Thursday, July 18, 1996

OnLine

Families with only one breadwinner finally may win retirement savings equity, thanks to the Small Business Job Protection Act (HR 3448) passed by the Senate July 9.

If this measure becomes law, one-income families can make tax-deductible contributions of up to $4,000 a year to their individual retirement accounts. (They still must meet other criteria for making tax-deductible contributions, mainly earning less than $40,000 a year, or not being covered by an employer-sponsored retirement plan.)

Under current law, a two-income couple with no other pension plan may contribute up to $4,000 a year tax-free to their IRA ($2,000 for each). A one-income couple, though, can contribute only $2,250 a year, hardly enough to guarantee retirement security for both.

Sens. Kay Bailey Hutchison, R-Texas, and Barbara Mikulski, D-Md., have pushed to change this gap for some time. According to Sen. Hutchison, this measure affects 10 million American women. On May 20, the Senate concurred, passing a non-binding resolution that any tax bill voted on this year should have the so-called "homemaker IRA" provision attached to it.

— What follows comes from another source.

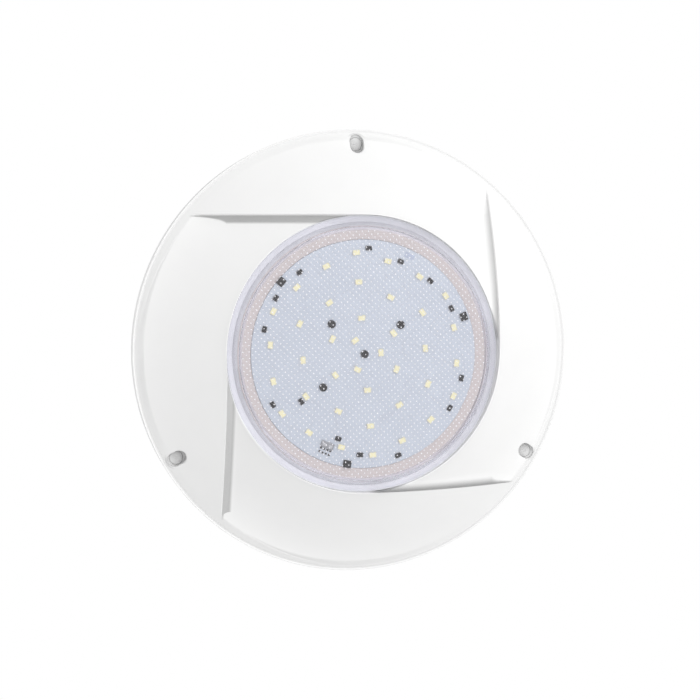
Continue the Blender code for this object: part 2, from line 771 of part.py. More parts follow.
def wire(name, points, radius, sides, mat):
    """A round wire along a path, its sections held square to the path by parallel transport."""
    shape = bmesh.new()
    side = None
    rings = []
    for i, point in enumerate(points):
        before = points[max(i - 1, 0)]
        after = points[min(i + 1, len(points) - 1)]
        tangent = (after - before).normalized()
        if side is None:
            side = tangent.orthogonal().normalized()
        side = (side - tangent * side.dot(tangent)).normalized()
        up = tangent.cross(side)
        ring = []
        for k in range(sides):
            angle = 2 * math.pi * k / sides
            offset = (side * math.cos(angle) + up * math.sin(angle)) * radius
            ring.append(shape.verts.new(point + offset))
        rings.append(ring)
    for ring, following in zip(rings, rings[1:]):
        join_rings(shape, ring, following)
    shape.faces.new(rings[0][::-1])
    shape.faces.new(rings[-1])
    object_of(name, shape, mat, FRONT_UNIT)


def core_path(side):
    """From the tail, through the jacket and gland, across the shell and up to the board."""
    out_x, out_y = polar(1.0, WIRE_ANGLE)
    across = Vector((-out_y, out_x, 0)) * side

    def at(along, height, spread):
        return Vector((out_x * along, out_y * along, height)) + across * spread

    bend_angles = [math.pi / 2 * k / CORE_BEND_STEPS for k in range(CORE_BEND_STEPS + 1)]
    points = [at(0, height, CORE_OFFSET) for height in (CORE_TAIL_H, 20.0, 30.0)]
    for angle in bend_angles[1:]:
        along = CORE_BEND_R * (1 - math.cos(angle))
        height = CORE_LEVEL_H - CORE_BEND_R + CORE_BEND_R * math.sin(angle)
        points.append(at(along, height, CORE_OFFSET))
    points += [at(along, CORE_LEVEL_H, CORE_SPREAD) for along in (20.0, 42.0)]
    for angle in bend_angles:
        along = WIRE_R - CORE_BEND_R + CORE_BEND_R * math.sin(angle)
        height = CORE_LEVEL_H + CORE_BEND_R * (1 - math.cos(angle))
        points.append(at(along, height, CORE_SPREAD))
    points.append(at(WIRE_R, BOARD_H - GAP, CORE_SPREAD))
    return points


def build_cable():
    profile = tube_profile(CABLE_BORE_R, CABLE_R, CABLE_TAIL_H, CABLE_END_H)
    lathe("supply_cable", profile, 20, CABLE_BLUE)
    wire("cable_core_brown", core_path(1), CORE_R, 8, CORE_BROWN)
    wire("cable_core_blue", core_path(-1), CORE_R, 8, CORE_BLUE)


# ---------------------------------------------------------------- fixings and wall bracket


def build_face_fixings():
    """Screws and seals on an empty at each fixing, and the thread inserts in the bracket's posts."""
    spots = [(*polar(FIX_R, angle), 0) for angle in FIX_ANGLES]
    pivots = [empty(f"face_screw_axis_{n}", spot, parent=FRONT_UNIT) for n, spot in enumerate(spots, 1)]
    seal_low = FIX_FLOOR_H + GAP
    seal_top = seal_low + SCREW_SEAL_T
    seat = (0, 0, seal_top + GAP)
    seal = lathe("screw_seal_1", tube_profile(2.8, 4.3, seal_low, seal_top), 20, EPDM, pivots[0])
    first = screw(
        "face_screw_1", STEEL, pivots[0], seat, shank_r=SHANK_R, shank_l=10.6, head_r=HEAD_R,
        head_h=HEAD_H, segments=16, pointed=False, degrees=FACE_SCREW_TURNS[0],
    )
    insert_profile = tube_profile(SHANK_R + GAP, INSERT_R, 0.6, FIX_POST_H - 2 * GAP)
    insert = lathe("thread_insert_1", insert_profile, 20, BRASS, WALL_SIDE, spots[0])
    for i in range(1, len(spots)):
        copy_of(seal, f"screw_seal_{i + 1}", (0, 0, 0), parent=pivots[i])
        copy_of(first, f"face_screw_{i + 1}", seat, FACE_SCREW_TURNS[i], pivots[i])
        copy_of(insert, f"thread_insert_{i + 1}", spots[i])


def build_bracket():
    profile = (
        (BRACKET_HOLE_R, 0),
        (BRACKET_R, 0),
        (BRACKET_R, BRACKET_T),
        (RING_R1, BRACKET_T),
        (RING_R1, RING_H),
        (RING_R0, RING_H),
        (RING_R0, BRACKET_T),
        (HUB_R, BRACKET_T),
        (HUB_R, HUB_H),
        (BRACKET_HOLE_R, HUB_H),
    )
    plate = lathe_shape(profile, ROUND, math.radians(BRACKET_TURN))
    bracket = object_of("wall_bracket", plate, BRACKET_ABS, WALL_SIDE)
    posts, bores = [], []
    for angle in FIX_ANGLES:
        place, turn = (FIX_R, angle), angle + BRACKET_POST_TURN
        posts.append(rod(BRACKET_POST_R, 1.0, FIX_POST_H - GAP, 18, place, turn))
        bores.append(rod(INSERT_R + GAP, -2.0, 12.0, 18, place, turn))
    rib_outline = rectangle(BRACKET_RIB_R0, BRACKET_RIB_R1, BRACKET_RIB_HALF_W)
    ribs = [
        placed(prism_shape(rib_outline, BRACKET_T - 1.0, BRACKET_T + 3.4), (0, 0), 60.0 * k)
        for k in range(6)
    ]
    slots = []
    for place in WALL_SCREW_PLACES:
        slot = prism_shape(slot_outline(WALL_SLOT_HALF_L, WALL_SLOT_HALF_W, steps=6), -2.0, 8.0)
        slots.append(placed(slot, place, place[1] + 90))
    shape_with(
        bracket,
        [("DIFFERENCE", slots), ("UNION", posts), ("DIFFERENCE", bores), ("UNION", ribs)],
    )


def build_wall_screws():
    screw_set(
        "wall_screw", STEEL, WALL_SIDE, WALL_SCREW_PLACES, BRACKET_T + GAP, WALL_SCREW_TURNS,
        shank_r=2.4, shank_l=38.0, head_r=4.6, head_h=2.9, segments=12,
    )


# ---------------------------------------------------------------- assembly

build_fascia()
build_lens()
build_lens_seal()
build_lamp_gasket()
build_shell()
build_spreader()
build_board()
build_clamp_ring()
build_board_screws()
build_clamp_screws()
build_gland_body()
build_gland_washer()
build_gland_locknut()
build_gland_bush()
build_gland_nut()
build_cable()
build_face_fixings()
build_bracket()
build_wall_screws()
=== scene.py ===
"""Looks of the underwater pool light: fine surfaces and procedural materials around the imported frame.

Shapes are built lying on their back in millimetres, (x, y, h) with h the height above the pool
wall, and stand in the row's frame through one rotation: x is the row's +X, y is the row's +Z,
and h points along the row's -Y. Turned shapes are (r, h) outlines round the h axis.
"""

import math

import bmesh
import bpy
from mathutils import Matrix, Vector
from mathutils.geometry import delaunay_2d_cdt


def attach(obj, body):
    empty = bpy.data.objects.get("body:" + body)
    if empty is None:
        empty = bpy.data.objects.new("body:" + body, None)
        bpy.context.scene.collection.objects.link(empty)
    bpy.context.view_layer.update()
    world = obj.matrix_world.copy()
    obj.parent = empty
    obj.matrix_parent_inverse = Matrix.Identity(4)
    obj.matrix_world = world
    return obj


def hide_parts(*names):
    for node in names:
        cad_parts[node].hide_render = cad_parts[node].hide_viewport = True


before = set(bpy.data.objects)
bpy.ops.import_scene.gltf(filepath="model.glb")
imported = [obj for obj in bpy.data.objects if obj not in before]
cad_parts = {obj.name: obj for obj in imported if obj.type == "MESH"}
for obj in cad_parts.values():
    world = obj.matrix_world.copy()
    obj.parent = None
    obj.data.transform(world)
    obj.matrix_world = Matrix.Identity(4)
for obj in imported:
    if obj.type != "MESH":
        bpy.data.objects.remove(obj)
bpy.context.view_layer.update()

MM = 0.001
STAND = Matrix.Rotation(math.pi / 2, 4, "X")
TAU = 2 * math.pi
FINE = 192  # segments round the large turned parts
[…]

Only about half of American workers are covered by traditional pension plans. With the Social Security system bracing to face the demographic overload when the baby boom generation starts retiring early in the next century, all Americans need to save as much as possible for their retirement. This new provision should help.

Hutchison estimates that a family that puts aside this extra $1,750 a year in their IRA for 40 years would end up with $287,000 more in their retirement accounts (assuming a 6% rate of return).

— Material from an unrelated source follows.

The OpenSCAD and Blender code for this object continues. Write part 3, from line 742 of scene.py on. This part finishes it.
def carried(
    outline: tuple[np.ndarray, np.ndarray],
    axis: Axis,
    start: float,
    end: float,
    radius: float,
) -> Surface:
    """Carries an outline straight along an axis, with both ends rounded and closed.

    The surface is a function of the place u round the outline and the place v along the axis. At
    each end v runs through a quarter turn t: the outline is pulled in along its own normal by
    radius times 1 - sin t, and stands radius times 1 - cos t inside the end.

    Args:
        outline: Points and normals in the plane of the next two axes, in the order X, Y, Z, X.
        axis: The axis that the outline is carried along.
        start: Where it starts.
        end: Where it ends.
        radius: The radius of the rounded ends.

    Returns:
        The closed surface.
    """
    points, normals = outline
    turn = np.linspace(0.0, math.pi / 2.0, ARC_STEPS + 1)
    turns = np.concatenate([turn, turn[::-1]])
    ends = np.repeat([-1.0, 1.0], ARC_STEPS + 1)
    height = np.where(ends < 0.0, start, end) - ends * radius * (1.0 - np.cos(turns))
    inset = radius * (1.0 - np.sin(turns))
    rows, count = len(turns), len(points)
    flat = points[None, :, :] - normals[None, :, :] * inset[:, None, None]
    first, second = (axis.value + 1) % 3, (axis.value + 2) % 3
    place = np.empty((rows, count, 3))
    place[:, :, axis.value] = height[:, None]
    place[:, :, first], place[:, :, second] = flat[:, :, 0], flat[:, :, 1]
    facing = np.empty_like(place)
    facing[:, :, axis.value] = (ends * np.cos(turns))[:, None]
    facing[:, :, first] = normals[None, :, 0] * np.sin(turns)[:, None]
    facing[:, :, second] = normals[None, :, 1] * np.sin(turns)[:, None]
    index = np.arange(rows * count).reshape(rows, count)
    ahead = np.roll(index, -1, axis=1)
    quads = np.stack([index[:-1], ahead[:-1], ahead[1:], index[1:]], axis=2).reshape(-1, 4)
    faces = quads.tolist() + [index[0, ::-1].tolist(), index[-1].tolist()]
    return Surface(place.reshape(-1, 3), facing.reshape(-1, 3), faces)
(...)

The original version of the Small Business Job Protection Act passed by the House did not contain the homemaker IRA, but this politically popular idea should make it into the final form of the bill. But the legislation is stalled until a conference can be held to resolve differences between the House and Senate versions of the bill.

So far, though, efforts to appoint conferees have been blocked by opponents to the minimum wage hike and also in part due to a political stalemate between Republicans and Democrats over another bill, the health insurance reform bill. It remains to be seen whether the homemaker IRA ultimately becomes law.